The second and third chapters are dedicated to academic and informal language, respectively. In the second chapter, “Formal language: the academic disciplines of art and design”, Clarke provides an explanation of art historical traditions – the chapter behaves as a brief history of the western canon and tradition. Clarke looks from a bird’s eye view at art history from Giorgio Vasari and his The Lives of the Most Excellent Italian Painters, Sculptors and Architects, through to the 20th century, as he explores the development of academic language in the visual arts. Within this exploration, Clarke refers to the importance of plurality – recognising that the Western tradition is limiting in its inability to be applied to non-Western art. However, Clarke does not go further than this reference in exploring anything outside the Western tradition. In the rest of the second chapter, Clarke spends time looking at Modernism, Postmodernism (or post-modernism). He briefly investigates their elements; their effects on the language used to talk about art and design; and their interaction with each other as concepts. Clarke also looks, quite effectively, at language within ideological structures. Here, he includes sociological and psychoanalytical contexts, feminist, gay and racial identities, postcolonialism and deconstruction. Again, Clarke helpfully references many important figures in these various fields, such as Karl Marx, Sigmund Freud, Julia Kristeva, Jacques Lacan, Judith Butler, Laura Mulvey and Jacques Derrida.

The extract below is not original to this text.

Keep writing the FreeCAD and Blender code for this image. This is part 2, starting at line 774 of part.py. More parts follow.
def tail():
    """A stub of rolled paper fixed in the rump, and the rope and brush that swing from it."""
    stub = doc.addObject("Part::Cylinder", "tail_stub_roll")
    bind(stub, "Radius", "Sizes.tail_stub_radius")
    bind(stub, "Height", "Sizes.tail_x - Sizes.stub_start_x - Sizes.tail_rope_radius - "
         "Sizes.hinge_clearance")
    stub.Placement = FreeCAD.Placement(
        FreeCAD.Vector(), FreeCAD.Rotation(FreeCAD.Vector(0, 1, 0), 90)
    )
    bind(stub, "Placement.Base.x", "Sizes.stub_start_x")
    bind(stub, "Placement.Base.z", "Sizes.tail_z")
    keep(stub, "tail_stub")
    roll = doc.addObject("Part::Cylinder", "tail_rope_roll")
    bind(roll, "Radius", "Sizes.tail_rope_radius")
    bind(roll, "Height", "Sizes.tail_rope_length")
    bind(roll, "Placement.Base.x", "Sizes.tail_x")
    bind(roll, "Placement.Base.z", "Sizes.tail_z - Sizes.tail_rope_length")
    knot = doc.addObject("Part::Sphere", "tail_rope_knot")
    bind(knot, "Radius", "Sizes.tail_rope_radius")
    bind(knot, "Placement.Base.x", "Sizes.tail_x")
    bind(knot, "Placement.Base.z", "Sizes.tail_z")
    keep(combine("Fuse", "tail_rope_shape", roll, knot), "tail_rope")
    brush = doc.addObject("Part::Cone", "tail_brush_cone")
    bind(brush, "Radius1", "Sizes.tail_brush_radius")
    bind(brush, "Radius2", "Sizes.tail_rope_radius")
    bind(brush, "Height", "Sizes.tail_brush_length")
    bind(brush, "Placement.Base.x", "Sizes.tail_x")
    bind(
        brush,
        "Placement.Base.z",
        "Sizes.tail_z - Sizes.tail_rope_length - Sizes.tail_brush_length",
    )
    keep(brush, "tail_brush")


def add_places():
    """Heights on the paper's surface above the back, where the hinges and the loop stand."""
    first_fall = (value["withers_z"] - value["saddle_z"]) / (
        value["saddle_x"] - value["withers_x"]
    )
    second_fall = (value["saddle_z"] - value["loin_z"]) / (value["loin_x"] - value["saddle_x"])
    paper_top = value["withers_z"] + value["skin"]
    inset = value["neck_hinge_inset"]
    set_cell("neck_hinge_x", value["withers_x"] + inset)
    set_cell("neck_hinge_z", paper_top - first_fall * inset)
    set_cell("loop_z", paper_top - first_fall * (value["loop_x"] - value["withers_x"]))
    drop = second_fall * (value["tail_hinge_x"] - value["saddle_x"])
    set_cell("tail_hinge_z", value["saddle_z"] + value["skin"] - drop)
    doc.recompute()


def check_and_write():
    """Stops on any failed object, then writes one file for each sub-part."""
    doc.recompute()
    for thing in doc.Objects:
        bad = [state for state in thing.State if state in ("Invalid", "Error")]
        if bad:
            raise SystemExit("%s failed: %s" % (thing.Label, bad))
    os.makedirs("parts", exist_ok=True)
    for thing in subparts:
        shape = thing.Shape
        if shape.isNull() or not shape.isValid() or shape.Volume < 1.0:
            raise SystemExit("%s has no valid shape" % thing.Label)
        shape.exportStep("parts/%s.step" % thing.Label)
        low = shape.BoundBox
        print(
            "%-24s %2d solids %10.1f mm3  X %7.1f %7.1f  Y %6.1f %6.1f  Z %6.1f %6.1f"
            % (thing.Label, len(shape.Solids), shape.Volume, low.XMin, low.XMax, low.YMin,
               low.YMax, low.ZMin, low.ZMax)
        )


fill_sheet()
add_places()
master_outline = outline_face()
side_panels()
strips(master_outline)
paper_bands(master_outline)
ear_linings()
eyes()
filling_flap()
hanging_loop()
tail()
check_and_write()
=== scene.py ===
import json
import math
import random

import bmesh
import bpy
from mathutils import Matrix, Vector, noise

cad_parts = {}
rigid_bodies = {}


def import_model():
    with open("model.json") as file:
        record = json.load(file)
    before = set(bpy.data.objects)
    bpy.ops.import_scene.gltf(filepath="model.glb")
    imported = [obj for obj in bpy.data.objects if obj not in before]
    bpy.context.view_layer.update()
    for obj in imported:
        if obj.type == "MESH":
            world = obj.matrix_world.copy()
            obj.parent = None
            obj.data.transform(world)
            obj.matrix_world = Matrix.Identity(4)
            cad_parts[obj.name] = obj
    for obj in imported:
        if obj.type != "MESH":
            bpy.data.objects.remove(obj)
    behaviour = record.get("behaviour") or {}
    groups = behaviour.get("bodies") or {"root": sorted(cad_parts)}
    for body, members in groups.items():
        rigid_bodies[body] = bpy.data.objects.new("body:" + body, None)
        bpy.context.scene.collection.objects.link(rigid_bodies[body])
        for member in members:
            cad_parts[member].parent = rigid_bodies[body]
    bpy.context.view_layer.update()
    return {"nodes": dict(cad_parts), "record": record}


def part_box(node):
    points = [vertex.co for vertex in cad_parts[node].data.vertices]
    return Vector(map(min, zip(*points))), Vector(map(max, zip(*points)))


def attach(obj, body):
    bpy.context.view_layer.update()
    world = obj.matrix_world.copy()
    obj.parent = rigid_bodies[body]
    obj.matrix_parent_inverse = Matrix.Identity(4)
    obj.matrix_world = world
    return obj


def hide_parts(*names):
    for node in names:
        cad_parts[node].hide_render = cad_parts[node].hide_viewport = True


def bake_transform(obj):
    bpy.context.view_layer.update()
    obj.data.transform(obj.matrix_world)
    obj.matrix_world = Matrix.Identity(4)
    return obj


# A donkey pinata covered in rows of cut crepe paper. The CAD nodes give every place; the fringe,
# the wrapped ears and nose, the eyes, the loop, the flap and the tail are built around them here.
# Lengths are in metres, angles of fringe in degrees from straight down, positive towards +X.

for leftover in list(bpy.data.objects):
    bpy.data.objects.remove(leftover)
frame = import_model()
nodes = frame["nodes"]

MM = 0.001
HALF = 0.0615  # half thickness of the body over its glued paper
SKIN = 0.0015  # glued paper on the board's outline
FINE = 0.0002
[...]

He refers to concepts and terms of great importance to the art and design student, for example, “the gaze”, “meta-narratives”, “the other” and the Oedipal Complex.

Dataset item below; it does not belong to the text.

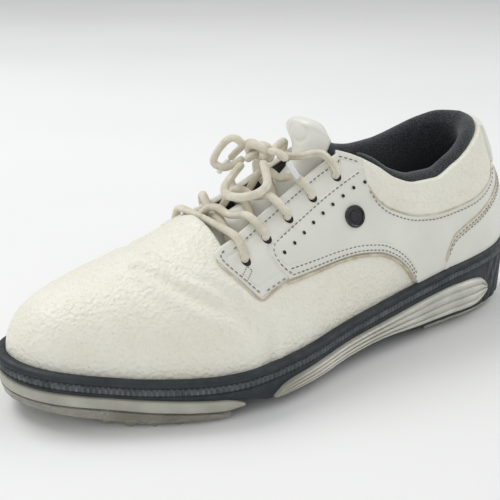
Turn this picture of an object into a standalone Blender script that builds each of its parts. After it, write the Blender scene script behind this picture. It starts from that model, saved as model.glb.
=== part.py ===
"""Golf shoe, left foot: an assembly of sole units, cut leather panels, linings and a lace.

Frame: toe towards -Y, outer (lateral) side towards +X, +Z up, ground at z = 0.
Lengths in this file are millimetres; MM turns them into metres when a mesh is written.

The upper is drawn on one master surface, the outside of the lasted leather. Every panel
is a patch of it, moved out or in along its normal by the panel's place in the stack.
A place on the master surface is given by
  p  the distance along the shoe: the lateral side from the toe to HEEL_Y, round the heel
     by angle, and back along the medial side, with the heel's middle line at P_BACK
  z  the height above the ground, or w, the angle round a cross-section
"""
import bpy
import bmesh
import numpy as np
from math import pi
from mathutils import Vector

MM = 0.001
ORIGIN = (0.81, 0.49, 0.0)   # point of the drawing, under the middle of the shoe, put at the origin
GAP = 0.3                    # clearance left between neighbouring solids

# driving dimensions
TOE_Y = -143.5               # foremost point of the upper at the midsole
HEEL_Y = 85.0                # centre of the rounded heel
HEEL_ARC = 70.0              # length of p given to each quarter turn of the heel
P_BACK = HEEL_Y + HEEL_ARC   # p on the heel's middle line
RIM = 5.0                    # how far the midsole's rim stands out from the upper
THROAT_Y = -52.0             # where the vamp ends and the lacing opening starts
LACE_D = 4.2
EYELET_D = 5.6
BADGE_D = 11.0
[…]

Taking ideological contexts as a cue, the third chapter, “Informal language: beyond the academic disciplines”, considers colloquial language and the role it plays in defining cultures and subcultures. Clarke also looks, significantly, at the defining function of colloquial language in the creation of sub-cultural identities. The language of sub-cultures often plays an exclusive role in the same way that academia uses professional jargon as a barrier against “low language”. Clarke looks at cultural phenomena such as zines (‘non-commercial, non-professional, small circulation magazines’ (97) aimed at niche markets), hip hop and graffiti as manifestation of this. He also performs a small investigation into the use of colloquial language to describe fine art and design in popular print.

In the last three chapters, Clarke shifts his perspective from formal/historical to practical by looking at various ways in which students are required to respond to their visual experiences during their studies. Chapter Four, “Language and oral communication”, deals with the peculiarities of speech and its elements – conversation, dialogue, monologue, interview – and offers practical advice to students required to do oral presentations. Here Clarke includes suggestions regarding audience, context, delivery and choosing the appropriate language.

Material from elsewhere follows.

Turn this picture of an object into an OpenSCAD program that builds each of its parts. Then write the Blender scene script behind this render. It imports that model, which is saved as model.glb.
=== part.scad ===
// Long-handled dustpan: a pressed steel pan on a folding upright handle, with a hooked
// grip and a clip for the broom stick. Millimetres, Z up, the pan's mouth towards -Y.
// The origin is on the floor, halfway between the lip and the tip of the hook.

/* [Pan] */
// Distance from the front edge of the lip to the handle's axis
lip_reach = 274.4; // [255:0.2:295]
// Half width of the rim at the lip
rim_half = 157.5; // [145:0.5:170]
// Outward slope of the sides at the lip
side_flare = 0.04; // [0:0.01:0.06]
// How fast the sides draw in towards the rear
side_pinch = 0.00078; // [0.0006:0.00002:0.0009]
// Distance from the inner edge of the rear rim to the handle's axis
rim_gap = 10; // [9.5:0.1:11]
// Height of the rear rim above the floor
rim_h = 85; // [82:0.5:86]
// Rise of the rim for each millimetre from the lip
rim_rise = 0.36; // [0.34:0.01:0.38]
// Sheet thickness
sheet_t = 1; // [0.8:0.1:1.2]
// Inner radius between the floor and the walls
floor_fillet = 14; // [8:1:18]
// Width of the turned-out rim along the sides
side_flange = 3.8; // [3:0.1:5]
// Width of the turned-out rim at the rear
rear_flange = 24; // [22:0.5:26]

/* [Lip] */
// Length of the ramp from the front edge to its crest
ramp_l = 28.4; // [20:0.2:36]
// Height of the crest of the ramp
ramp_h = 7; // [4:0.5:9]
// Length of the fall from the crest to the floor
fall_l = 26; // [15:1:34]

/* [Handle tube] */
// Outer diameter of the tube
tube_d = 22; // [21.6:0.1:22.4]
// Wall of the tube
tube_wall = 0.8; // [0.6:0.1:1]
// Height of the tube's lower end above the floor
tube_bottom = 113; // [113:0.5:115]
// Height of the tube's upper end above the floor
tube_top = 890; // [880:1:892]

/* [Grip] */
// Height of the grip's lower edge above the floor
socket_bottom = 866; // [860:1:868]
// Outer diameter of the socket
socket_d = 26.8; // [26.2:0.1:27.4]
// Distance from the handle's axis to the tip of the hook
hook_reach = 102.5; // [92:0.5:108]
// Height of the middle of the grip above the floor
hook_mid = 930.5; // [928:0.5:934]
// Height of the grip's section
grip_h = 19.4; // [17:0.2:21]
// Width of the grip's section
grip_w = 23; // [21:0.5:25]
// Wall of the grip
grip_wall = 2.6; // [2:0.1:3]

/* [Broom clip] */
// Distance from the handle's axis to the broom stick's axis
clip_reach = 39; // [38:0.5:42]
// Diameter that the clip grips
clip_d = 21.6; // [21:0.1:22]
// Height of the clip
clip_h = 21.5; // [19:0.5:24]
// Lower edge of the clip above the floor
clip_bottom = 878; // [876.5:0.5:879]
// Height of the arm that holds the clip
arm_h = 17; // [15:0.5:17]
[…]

The next chapter is dedicated to the essay – ‘the most common context in which [students of visual culture] are expected to write about their specialist subject’ (147). Clarke explains various elements of responding to the assignment, such as form and structure, interpretation and research and ways to approach the final writing of the essay. In the last chapter, Clarke looks briefly at various other texts, their particular aspects and relevance to students, such as self-reflective texts, written reports and critical reviews.

With reference to his intentions, Clarke has efficiently combined investigations of histories and theories with practical ways to approach them in the field of visual culture. Clarke’s discussions are brief and informative and, although he occasionally fails to follow through with explanations on some of the points to which he alludes, he states very early on that he does not aim to provide an authoritative guide to verbalising the visual. Rather, his aims are ‘asking questions rather than presuming any one answer and evaluating options available rather than prescribing any one of them’ (9). Explorations of both the history of the theory/criticism, and the concerns that are prevalent in contemporary studies in his field, as well as reference to significant theorists and texts make Clarke’s Verbalising the Visual an important resource for the new student of art history and visual culture.